Description: Range of a function defined on an unordered pair. (Contributed by Glauco Siliprandi, 17-Aug-2020)

Ref Expression
Hypotheses rnmptpr.a 
|- ( ph -> A e. V )
rnmptpr.b 
|- ( ph -> B e. W )
rnmptpr.f 
|- F = ( x e. { A , B } |-> C )
rnmptpr.d 
|- ( x = A -> C = D )
rnmptpr.e 
|- ( x = B -> C = E )
Assertion rnmptpr 
|- ( ph -> ran F = { D , E } )

Proof

Step Hyp Ref Expression
1 rnmptpr.a 
 |-  ( ph -> A e. V )
2 rnmptpr.b 
 |-  ( ph -> B e. W )
3 rnmptpr.f 
 |-  F = ( x e. { A , B } |-> C )
4 rnmptpr.d 
 |-  ( x = A -> C = D )
5 rnmptpr.e 
 |-  ( x = B -> C = E )
6 4 eqeq2d 
 |-  ( x = A -> ( y = C <-> y = D ) )
7 5 eqeq2d 
 |-  ( x = B -> ( y = C <-> y = E ) )
8 6 7 rexprg 
 |-  ( ( A e. V /\ B e.

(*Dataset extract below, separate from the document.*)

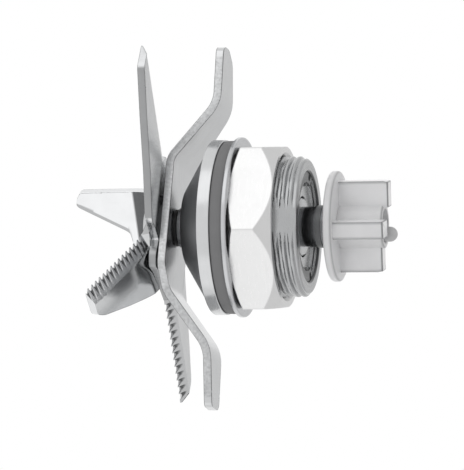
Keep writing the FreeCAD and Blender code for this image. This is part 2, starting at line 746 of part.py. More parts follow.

W ) -> ( E. x e. { A , B } y = C <-> ( y = D \/ y = E ) ) )
9 1 2 8 syl2anc 
 |-  ( ph -> ( E. x e. { A , B } y = C <-> ( y = D \/ y = E ) ) )
10 3 elrnmpt 
 |-  ( y e. _V -> ( y e. ran F <-> E. x e. { A , B } y = C ) )
11 10 elv 
 |-  ( y e. ran F <-> E. x e. { A , B } y = C )
12 vex 
 |-  y e. _V
13 12 elpr 
 |-  ( y e. { D , E } <-> ( y = D \/ y = E ) )
14 9 11 13 3bitr4g 
 |-  ( ph -> ( y e. ran F <-> y e. { D , E } ) )
15 14 eqrdv 
 |-  ( ph -> ran F = { D , E } )